Installing from package[edit]

This is the easiest way to install Julia if you're using Linux distributions based on RedHat, Fedora, Debian or Ubuntu. To install, download the respective package from the website (or JuliaPro), and install using your favorite way (double-clicking on the package file usually works). After doing this, Julia will be availabe from command line. On a terminal you can do:

$ julia
   _       _ _(_)_     |  A fresh approach to technical computing
  (_)     | (_) (_)    |  Documentation:
   _ _   _| |_  __ _   |  Type "help()" to list help topics
  | | | | | | |/ _` |  |
  | | |_| | | | (_| |  |  Version xxxxxxxxxxx
 _/ |\__'_|_|_|\__'_|  |  Commit xxxxxx
|__/                   |  


Arch Linux[edit]

On Arch Linux, Julia is available from community repository, and can be installed running:

$ sudo pacman -S julia

To remove Julia package and it's dependencies (if not used by any other software on your system), you can run:

$ sudo pacman -Rsn julia


On Fedora distributions, Julia is available from the updates repository (a default repository) and can be installed running:

$ sudo dnf install julia

To remove Julia package and it's dependencies (again, if not used by other software on your system), you can run:

$ sudo dnf remove julia

Please note, this applies only to Fedora, downstream distributions such as RHEL or CentOS must check their own repositories to see if Julia is available.

Using Binaries[edit]

You can use Julia direct from the binaries, without installing it on your machine.

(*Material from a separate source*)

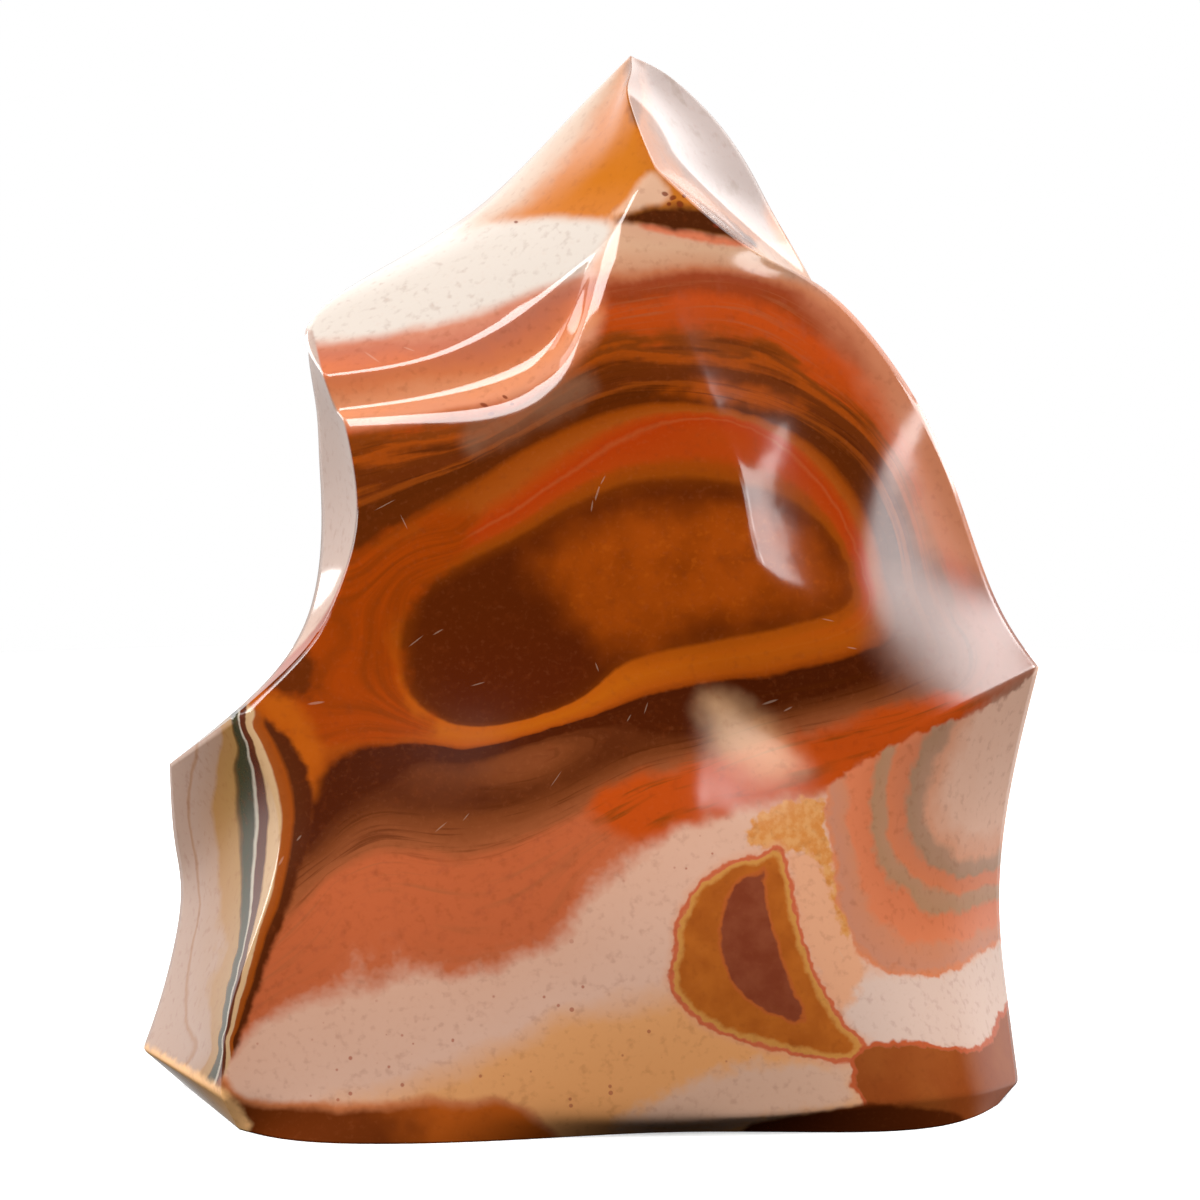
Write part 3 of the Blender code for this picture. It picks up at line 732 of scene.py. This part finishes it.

This is usefull if you have old Linux distributions or if you don't have administrator's access to the machine. Just download the binaries from the website, extract to a directory. While in this directory, enter the bin folder and run:

$ ./julia

If the program doesn't have permission to run, use the following command to give this permission:

$ chmod +x julia 

In principle, this method could be used on any Linux distribution.

Running a script with Julia[edit]

To tell your operating system that it should run the script using Julia, you can use what is called the shebang syntax. To do this, just use the following line on the very top of your script:

#!/usr/bin/env julia

With this as the first line of the script, the OS will search for "julia" on the path, and use it to run the script.